____ Data rows

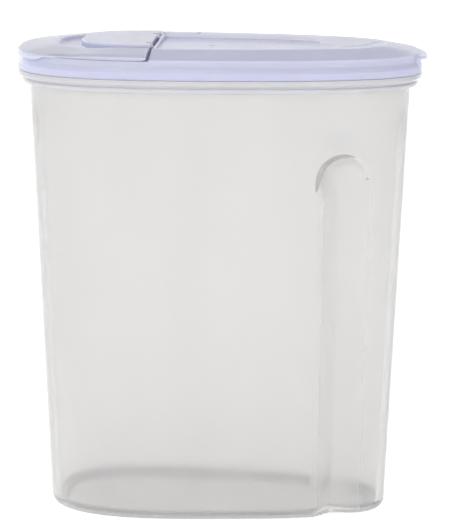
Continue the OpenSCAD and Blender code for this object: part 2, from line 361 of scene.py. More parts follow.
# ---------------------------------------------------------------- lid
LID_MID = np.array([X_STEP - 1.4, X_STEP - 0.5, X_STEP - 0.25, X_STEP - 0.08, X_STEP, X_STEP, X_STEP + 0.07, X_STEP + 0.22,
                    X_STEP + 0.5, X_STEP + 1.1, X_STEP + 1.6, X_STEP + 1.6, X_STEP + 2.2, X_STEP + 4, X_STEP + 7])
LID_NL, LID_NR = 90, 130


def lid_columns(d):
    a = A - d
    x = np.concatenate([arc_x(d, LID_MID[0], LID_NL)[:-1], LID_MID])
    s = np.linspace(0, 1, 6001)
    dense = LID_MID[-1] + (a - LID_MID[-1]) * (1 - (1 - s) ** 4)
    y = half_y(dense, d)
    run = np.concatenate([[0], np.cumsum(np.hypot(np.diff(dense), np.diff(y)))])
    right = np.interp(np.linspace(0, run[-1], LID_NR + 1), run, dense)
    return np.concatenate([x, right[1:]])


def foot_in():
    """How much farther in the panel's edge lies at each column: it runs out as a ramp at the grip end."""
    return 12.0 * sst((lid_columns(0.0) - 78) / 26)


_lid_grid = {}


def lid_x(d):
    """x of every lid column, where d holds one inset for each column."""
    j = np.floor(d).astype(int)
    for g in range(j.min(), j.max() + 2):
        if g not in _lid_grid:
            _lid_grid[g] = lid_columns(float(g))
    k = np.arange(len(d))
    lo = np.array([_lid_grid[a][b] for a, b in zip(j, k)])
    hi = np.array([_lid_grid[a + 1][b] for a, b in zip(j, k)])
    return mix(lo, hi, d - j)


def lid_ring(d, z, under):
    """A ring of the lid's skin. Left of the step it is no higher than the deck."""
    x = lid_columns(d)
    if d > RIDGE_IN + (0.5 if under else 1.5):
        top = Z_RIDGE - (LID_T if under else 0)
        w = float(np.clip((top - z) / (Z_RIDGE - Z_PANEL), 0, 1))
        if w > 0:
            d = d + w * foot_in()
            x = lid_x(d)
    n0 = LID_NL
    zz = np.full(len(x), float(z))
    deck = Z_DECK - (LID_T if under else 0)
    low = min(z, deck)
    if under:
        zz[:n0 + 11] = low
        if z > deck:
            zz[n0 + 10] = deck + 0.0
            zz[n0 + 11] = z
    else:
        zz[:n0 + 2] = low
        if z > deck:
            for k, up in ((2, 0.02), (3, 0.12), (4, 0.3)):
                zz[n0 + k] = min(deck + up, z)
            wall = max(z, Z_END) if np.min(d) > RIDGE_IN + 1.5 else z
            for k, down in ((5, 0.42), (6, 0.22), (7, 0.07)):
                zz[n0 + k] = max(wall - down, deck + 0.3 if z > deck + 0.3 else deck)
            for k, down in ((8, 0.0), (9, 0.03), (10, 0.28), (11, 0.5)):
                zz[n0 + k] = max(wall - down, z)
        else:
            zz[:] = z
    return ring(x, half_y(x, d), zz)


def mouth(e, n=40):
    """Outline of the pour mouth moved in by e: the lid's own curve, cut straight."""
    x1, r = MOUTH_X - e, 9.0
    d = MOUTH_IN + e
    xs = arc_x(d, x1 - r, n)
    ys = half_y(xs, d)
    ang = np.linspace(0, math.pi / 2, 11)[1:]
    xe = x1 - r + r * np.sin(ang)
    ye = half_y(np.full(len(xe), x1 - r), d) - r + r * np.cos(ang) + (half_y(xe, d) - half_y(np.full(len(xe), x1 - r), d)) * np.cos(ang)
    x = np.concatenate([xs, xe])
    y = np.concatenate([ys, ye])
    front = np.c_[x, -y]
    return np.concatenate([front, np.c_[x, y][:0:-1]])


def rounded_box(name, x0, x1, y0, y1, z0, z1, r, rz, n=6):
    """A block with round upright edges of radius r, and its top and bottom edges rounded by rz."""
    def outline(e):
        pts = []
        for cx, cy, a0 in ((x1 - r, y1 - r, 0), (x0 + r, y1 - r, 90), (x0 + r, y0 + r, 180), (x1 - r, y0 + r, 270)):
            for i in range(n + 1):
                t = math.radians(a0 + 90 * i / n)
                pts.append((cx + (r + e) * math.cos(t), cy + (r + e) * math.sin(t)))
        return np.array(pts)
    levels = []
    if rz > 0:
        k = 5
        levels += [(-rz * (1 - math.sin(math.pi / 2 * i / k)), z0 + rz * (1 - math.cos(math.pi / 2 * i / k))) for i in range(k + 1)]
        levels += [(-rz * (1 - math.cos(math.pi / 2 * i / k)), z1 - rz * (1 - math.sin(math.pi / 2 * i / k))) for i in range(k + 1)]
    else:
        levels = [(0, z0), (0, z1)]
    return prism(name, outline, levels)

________
____ Data rows

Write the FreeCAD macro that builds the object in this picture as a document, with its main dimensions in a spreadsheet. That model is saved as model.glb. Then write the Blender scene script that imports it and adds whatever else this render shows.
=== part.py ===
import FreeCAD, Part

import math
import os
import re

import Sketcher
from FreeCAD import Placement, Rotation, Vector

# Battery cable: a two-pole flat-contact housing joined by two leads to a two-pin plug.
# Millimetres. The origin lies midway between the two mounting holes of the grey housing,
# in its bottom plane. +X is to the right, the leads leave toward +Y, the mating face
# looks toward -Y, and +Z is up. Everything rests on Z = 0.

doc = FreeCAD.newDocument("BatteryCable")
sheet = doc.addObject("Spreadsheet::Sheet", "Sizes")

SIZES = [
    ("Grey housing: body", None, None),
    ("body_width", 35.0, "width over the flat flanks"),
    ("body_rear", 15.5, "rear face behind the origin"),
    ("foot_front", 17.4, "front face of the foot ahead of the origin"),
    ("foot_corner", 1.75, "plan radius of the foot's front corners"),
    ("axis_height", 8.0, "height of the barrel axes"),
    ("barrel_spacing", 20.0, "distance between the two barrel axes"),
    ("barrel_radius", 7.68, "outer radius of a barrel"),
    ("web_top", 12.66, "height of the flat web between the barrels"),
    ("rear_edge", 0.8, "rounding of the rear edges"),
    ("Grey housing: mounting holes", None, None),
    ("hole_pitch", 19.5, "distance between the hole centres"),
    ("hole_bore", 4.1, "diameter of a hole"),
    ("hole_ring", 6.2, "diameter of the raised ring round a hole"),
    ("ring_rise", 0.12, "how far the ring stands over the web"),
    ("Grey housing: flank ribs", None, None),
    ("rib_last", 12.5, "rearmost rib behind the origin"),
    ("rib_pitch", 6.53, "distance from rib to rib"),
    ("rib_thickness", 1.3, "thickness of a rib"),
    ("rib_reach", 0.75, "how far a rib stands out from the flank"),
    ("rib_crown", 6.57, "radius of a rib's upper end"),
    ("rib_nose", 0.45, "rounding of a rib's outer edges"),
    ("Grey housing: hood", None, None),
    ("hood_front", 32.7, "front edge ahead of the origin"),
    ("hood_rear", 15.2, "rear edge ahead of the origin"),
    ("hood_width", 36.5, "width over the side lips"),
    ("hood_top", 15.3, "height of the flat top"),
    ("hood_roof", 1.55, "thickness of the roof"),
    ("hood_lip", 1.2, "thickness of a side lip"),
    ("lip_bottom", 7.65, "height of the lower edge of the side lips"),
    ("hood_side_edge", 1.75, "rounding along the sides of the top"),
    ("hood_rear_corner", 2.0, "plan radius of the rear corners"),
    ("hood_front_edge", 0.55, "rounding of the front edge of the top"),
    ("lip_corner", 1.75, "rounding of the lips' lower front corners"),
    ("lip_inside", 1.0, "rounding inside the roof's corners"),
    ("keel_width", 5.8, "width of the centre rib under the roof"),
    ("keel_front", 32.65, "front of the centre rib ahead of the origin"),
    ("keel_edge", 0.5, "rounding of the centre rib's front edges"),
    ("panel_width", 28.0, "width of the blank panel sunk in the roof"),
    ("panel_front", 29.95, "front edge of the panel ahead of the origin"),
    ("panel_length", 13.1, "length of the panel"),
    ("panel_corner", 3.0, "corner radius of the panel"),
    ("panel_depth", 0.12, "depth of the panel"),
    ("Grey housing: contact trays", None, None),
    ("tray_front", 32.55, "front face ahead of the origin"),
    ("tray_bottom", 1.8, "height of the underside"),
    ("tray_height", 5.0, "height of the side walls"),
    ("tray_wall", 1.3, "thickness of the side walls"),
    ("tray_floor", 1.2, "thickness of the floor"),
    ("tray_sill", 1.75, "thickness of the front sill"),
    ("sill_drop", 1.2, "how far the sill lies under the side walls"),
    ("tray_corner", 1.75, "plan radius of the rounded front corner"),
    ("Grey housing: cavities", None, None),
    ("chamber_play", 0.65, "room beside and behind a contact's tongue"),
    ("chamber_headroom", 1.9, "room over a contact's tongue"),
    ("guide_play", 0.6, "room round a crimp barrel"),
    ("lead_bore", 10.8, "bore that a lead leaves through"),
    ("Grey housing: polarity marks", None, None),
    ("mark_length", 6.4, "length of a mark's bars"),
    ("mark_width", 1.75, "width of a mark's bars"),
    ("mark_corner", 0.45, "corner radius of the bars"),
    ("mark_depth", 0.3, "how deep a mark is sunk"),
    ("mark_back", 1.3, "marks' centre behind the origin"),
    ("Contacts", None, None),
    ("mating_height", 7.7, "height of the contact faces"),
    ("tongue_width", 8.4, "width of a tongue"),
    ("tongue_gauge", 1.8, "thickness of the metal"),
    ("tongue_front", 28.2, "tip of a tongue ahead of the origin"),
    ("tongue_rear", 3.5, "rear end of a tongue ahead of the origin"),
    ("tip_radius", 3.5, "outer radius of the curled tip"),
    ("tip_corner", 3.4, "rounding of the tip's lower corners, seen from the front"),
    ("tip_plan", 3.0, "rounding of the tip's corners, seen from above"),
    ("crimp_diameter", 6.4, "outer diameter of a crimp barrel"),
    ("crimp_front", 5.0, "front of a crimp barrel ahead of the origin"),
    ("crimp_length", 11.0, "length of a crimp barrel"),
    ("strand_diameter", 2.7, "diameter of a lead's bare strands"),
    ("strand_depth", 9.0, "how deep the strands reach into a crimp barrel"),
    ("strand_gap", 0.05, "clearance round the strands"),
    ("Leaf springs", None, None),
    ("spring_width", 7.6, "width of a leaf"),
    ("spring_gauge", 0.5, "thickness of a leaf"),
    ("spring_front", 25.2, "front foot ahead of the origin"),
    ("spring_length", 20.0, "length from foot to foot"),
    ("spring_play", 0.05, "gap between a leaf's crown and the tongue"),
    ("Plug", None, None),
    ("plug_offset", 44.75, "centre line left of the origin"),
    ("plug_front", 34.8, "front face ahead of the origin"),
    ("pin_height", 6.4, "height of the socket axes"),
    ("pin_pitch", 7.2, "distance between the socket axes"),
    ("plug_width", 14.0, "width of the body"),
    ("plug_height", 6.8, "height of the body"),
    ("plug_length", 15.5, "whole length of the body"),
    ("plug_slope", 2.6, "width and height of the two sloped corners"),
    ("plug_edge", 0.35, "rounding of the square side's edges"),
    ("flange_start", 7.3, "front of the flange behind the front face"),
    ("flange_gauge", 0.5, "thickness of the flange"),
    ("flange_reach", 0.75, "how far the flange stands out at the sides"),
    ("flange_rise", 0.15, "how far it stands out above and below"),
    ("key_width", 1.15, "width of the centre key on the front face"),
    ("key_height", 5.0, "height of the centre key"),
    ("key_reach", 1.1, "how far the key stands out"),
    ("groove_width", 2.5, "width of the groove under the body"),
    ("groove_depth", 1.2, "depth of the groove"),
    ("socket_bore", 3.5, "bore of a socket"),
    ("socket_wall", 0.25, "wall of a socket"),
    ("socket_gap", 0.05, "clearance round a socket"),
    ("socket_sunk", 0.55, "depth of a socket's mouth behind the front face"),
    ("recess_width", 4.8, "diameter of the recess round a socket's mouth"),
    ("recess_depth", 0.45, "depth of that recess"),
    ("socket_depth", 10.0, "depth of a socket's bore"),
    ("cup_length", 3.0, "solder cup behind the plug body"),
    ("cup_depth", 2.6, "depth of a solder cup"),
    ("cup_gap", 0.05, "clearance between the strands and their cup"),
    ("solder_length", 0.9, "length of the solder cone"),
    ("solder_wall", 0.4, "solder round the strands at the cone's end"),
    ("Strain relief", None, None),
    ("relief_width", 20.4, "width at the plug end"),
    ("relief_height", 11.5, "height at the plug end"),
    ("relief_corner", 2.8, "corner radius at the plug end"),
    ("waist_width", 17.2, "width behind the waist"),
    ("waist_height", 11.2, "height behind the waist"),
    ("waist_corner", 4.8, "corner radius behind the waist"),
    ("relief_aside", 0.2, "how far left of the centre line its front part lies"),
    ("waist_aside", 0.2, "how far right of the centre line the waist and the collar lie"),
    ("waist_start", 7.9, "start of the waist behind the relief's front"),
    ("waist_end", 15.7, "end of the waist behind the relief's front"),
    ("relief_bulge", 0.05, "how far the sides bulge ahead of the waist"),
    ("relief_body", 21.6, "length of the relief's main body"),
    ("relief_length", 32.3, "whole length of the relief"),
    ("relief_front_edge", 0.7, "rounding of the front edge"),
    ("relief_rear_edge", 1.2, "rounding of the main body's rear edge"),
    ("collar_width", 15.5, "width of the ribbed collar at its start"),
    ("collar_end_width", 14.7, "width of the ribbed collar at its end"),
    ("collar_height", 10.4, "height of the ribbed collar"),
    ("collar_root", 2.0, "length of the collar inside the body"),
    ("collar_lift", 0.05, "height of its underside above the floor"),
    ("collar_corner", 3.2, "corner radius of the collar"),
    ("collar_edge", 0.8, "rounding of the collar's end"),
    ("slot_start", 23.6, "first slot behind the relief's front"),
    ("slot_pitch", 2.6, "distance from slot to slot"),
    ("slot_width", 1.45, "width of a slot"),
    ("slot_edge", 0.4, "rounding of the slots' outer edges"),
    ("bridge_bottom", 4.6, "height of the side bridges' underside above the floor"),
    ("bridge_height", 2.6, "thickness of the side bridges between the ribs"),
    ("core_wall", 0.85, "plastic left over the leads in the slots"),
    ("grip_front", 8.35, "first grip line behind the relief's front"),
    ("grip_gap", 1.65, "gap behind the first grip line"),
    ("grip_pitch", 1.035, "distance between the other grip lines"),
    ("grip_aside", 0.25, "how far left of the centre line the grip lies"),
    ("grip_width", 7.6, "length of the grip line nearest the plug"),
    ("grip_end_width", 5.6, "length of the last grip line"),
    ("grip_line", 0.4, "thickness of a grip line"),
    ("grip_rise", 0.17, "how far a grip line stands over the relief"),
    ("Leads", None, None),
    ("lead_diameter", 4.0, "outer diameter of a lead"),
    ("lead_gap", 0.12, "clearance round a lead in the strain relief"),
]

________

Exercise requirements: From the line with "Continue the OpenSCAD" through the line with "LID_NL, LID_NR = 90, 130", set down every line exactly and nothing besides.

Solution below:
Continue the OpenSCAD and Blender code for this object: part 2, from line 361 of scene.py. More parts follow.
# ---------------------------------------------------------------- lid
LID_MID = np.array([X_STEP - 1.4, X_STEP - 0.5, X_STEP - 0.25, X_STEP - 0.08, X_STEP, X_STEP, X_STEP + 0.07, X_STEP + 0.22,
                    X_STEP + 0.5, X_STEP + 1.1, X_STEP + 1.6, X_STEP + 1.6, X_STEP + 2.2, X_STEP + 4, X_STEP + 7])
LID_NL, LID_NR = 90, 130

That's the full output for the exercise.